5.1.1 enhances Append jobs to use Big Integer in addition to Integer data types. Additionally, you can now use Timestamp data types.
Be sure to always use an ordered sequence in Oracle and an ordered identity in SQL Server when using an Append job. Timestamp is useful when you are using the system timestamp in Oracle or SQL Server to append new data.
5.0.9 adds support for HAWQ 2.0.
I’m looking for feedback on how best to handle table distribution for tables created in HAWQ 2.0. Outsourcer automatically sets distribution keys based on the source primary keys so it always uses hash when there is a PK found. HAWQ 2.0 supports hash and random distribution as before but random distribution allows a cluster to be resized without having to redistribute the data.

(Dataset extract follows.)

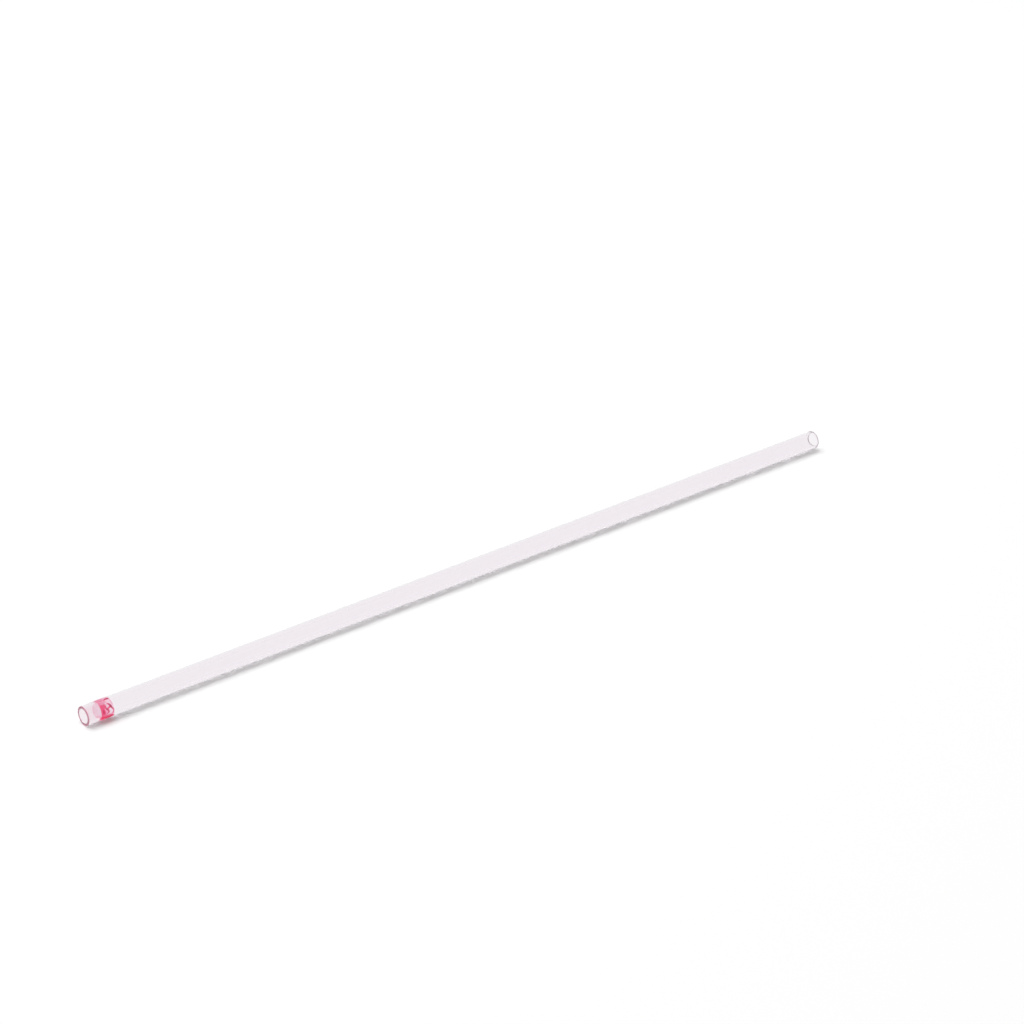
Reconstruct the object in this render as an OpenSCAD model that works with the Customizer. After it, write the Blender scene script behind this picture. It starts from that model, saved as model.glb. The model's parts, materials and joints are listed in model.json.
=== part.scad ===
// Glass capillary tube of the micro-haematocrit kind, with one lacquer ring near an end.
// It lies level along X with the ringed end towards -X. The origin is on the tube's axis, at
// the middle of its length. All sizes are in millimetres.

/* [Tube] */
// Length over both ends
tube_length = 75; // [30:0.5:150]
// Diameter of the bore
bore_d = 1.15; // [0.6:0.05:3]
// Thickness of the glass wall
wall = 0.2; // [0.15:0.01:0.6]
// Radius that fire polishing leaves on each edge of the two rims
rim_r = 0.05; // [0.02:0.005:0.07]

/* [Colour ring] */
// Bare glass between the ringed end and the lacquer
ring_offset = 1.2; // [0.5:0.05:6]
// Width of the lacquer ring along the tube
ring_width = 1.05; // [0.6:0.05:4]
// Thickness of the dried lacquer
ring_film = 0.02; // [0.015:0.005:0.06]
// Length over which the lacquer thins out at each edge of the ring
ring_feather = 0.06; // [0.02:0.01:0.1]

/* [Hidden] */
$fn = 96;
bore_r = bore_d / 2;
tube_r = bore_r + wall;
ring_r = tube_r + ring_film;
ringed_end_x = -tube_length / 2;

glass_colour = [0.93, 0.9, 0.93, 0.35];
lacquer_colour = [0.88, 0.2, 0.36, 0.8];

// Turns the Z axis of a shape into the tube's axis, with its Z = 0 at the ringed end.
module along_tube() {
    translate([ringed_end_x, 0, 0])
        rotate([0, 90, 0])
            children();
}

// Half section of the glass: a long wall whose four corners are rounded by the flame.
module wall_section() {
    translate([bore_r, rim_r])
        square([wall, tube_length - 2 * rim_r]);
    translate([bore_r + rim_r, 0])
        square([wall - 2 * rim_r, tube_length]);
    for (r = [bore_r + rim_r, tube_r - rim_r], z = [rim_r, tube_length - rim_r])
        translate([r, z])
            circle(r = rim_r);
}

// Half section of the lacquer: an even film that thins out to nothing at both edges.
module film_section() {
    polygon([
        [tube_r, ring_offset],
        [ring_r, ring_offset + ring_feather],
        [ring_r, ring_offset + ring_width - ring_feather],
        [tube_r, ring_offset + ring_width]
    ]);
}

module glass_tube() {
    color(glass_colour)
        along_tube()
            rotate_extrude()
                wall_section();
}

module colour_ring() {
    color(lacquer_colour)
        along_tube()
            rotate_extrude()
                film_section();
}

glass_tube();
colour_ring();
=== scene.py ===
import json
import math

import bpy
import numpy as np
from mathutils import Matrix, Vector, noise


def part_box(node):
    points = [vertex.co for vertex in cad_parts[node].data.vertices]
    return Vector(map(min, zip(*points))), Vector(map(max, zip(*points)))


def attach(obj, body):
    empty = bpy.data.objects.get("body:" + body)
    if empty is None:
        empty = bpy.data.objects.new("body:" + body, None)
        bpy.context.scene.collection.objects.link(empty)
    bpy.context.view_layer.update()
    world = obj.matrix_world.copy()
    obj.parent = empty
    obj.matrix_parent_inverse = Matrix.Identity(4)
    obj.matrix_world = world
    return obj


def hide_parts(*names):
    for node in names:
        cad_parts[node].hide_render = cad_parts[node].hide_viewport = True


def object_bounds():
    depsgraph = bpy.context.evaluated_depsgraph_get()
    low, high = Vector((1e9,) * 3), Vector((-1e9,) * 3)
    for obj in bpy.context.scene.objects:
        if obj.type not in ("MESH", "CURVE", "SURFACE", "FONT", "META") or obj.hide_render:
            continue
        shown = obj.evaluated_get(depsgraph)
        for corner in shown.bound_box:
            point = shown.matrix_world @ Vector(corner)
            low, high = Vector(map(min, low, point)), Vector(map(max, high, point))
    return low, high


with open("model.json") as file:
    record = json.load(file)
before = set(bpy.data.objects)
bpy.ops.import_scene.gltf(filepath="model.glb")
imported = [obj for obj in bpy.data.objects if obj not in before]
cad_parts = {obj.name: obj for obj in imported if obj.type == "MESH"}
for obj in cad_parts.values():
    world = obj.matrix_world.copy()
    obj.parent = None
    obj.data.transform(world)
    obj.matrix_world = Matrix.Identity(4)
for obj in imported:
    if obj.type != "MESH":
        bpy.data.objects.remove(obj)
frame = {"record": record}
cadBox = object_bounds()
mm = 0.001

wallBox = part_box("glass_tube")
axisPoint = (wallBox[0] + wallBox[1]) / 2
outerRadius = (wallBox[1].y - wallBox[0].y) / 2
boreRadius = frame["record"]["mounts"][0]["dims"]["r_mm"] * mm
tubeLength = wallBox[1].x - wallBox[0].x
ringedEnd = wallBox[0].x
print("frame loaded: tube", round(tubeLength / mm, 2), "mm long,",
      round(2 * outerRadius / mm, 3), "mm over the glass")


# small helpers for node trees
def addNode(tree, kind, place, **values):
    node = tree.nodes.new(kind)
    node.location = place
    for name, value in values.items():
        setattr(node, name, value)
    return node


def newMaterial(name):
    material = bpy.data.materials.new(name)
    material.use_nodes = True
    tree = material.node_tree
    tree.nodes.clear()
    out = addNode(tree, "ShaderNodeOutputMaterial", (600, 0))
    return material, tree, out


def setRamp(ramp, stops):
    while len(ramp.elements) > 1:
        ramp.elements.remove(ramp.elements[-1])
    ramp.elements[0].position, ramp.elements[0].color = stops[0][0], (*stops[0][1], 1)
    for place, colour in stops[1:]:
        ramp.elements.new(place).color = (*colour, 1)


clearGlass = {
    "skin": (0.968, 0.949, 0.963),
    "skinDeep": (0.961, 0.938, 0.956),
    "drawn": (60, 2600, 2600),  # drawing lines run along the tube, so they are far finer across it
    "drawnDetail": 3,
    "through": (0.68, 0.53, 0.68),  # the melt's tint, which grows with the density and the way through
    "density": 200,
    "paintedRingLight": (0.953, 0.896, 0.922),  # painted light: a pink tint in the glass colour stands in for the ring's light that the wall leads to the end next to it
    "ringLightFrom": 1.3 * mm,  # from the ringed end, where the painted ring light begins
    "ringLightTo": 1.1 * mm,  # and where it is full
    "index": 1.51,
    "roughness": 0.01,
}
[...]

– Should I keep the code as-is?
– Should I set a global environment variable to allow you to set all tables to be created random or not?
– Should I update nearly every UI screen as well as the job and queue tables to have a random boolean that is only used for HAWQ 2.0?
5.0.8 enhances table storage for HAWQ tables. Outsourcer no longer creates “column” oriented tables in HAWQ and instead uses “Parquet”. Additionally, when HAWQ tables use both Compression and Parquet, the compression algorithm is now Snappy rather than Quicklz. Compressed row oriented tables still use Quicklz.